We are asked to hold that the presumption of gratuitous service does not extend to menial labor not usually performed by one member of a family for another. It is true, the nature of the service is an important factor in determining whether it is to be regarded gratuitous, but we see nothing in the testimony relating to the character of the plaintiff's services to warrant the inference that compensation was contemplated.

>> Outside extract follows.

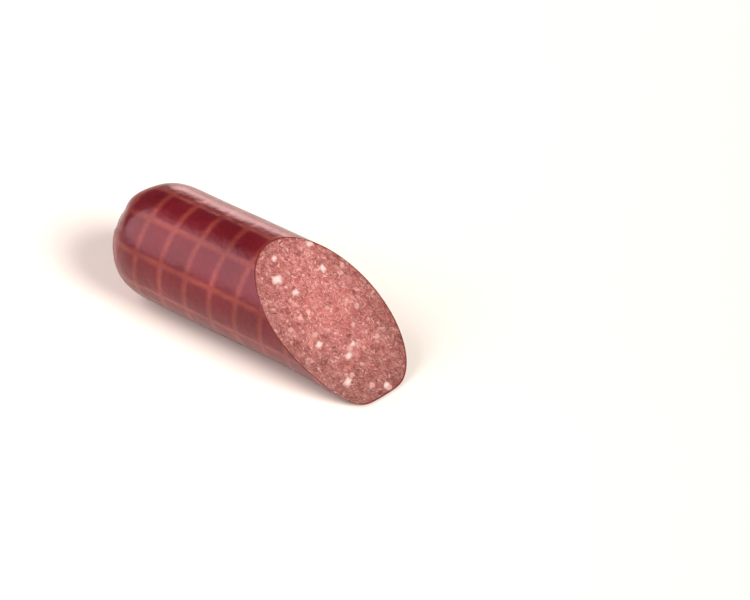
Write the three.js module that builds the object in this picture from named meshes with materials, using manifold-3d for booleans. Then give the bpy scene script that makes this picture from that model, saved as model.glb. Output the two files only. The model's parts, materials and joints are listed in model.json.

The presiding Judge excluded answers to the following questions which the plaintiff proposed to ask Rev. C.P. Boozer: "Did Mrs. Seay ever have a conversation with you in reference to herself and Mrs. Wessinger, the compensation to Mrs. Wessinger for it?" "Did you hear Mrs. Seay say anything about having requested her daughter to move her to her house?" "Did Mrs. Seay ever tell you why she had requested Mrs. Wessinger to move her to her house?" "What was the conversation?" (referring to a conversation which the witness said he had with the deceased in reference to her request to Mrs. Wessinger to move her to her home). Regarding the complaint for the purposes of this discussion as properly setting up an implied contract on the part of Mrs. Seay to pay for plaintiff's services, the important inquiry is, would any statement of Mrs. Seay which this witness could testify to in response to *Page 245 
the above questions be competent as tending to establish such contract? An implied contract can only be proved by showing the circumstances, and what the parties said and did in respect to their relations to each other. As was held in Exparte Aycock, 34 S.C. 257, 13 S.E., 450, "the circumstances must show clearly that the parent not only intended to pay something, but had assumed a legal obligation to do so." This intention and legal obligation need not be proved by an express promise, but may be gathered from all that the parent said and did relating to the services. From such testimony the contract may be implied. The distinction is clearly drawn in Ex parte Aycock, supra, and more strongly still in Dash v. Inabinet, 53 S.C. 384, 31 S.E., 297. We express no opinion as to the weight to be given to any declarations of the mother; but suppose Mr. Boozer had been allowed to testify the mother had often declared she did not intend the usual rule to apply, and declared to him that her estate must be responsible for the value of her daughter's services. This would certainly be some evidence of implied contract. We think the plaintiff was entitled to the excluded answers, because they might have led the jury to infer a contract from what Mrs. Seay said on the subject, when connected with all the surrounding circumstances.
The judgment of this Court is, that the judgment of the Circuit Court be reversed and a new trial ordered.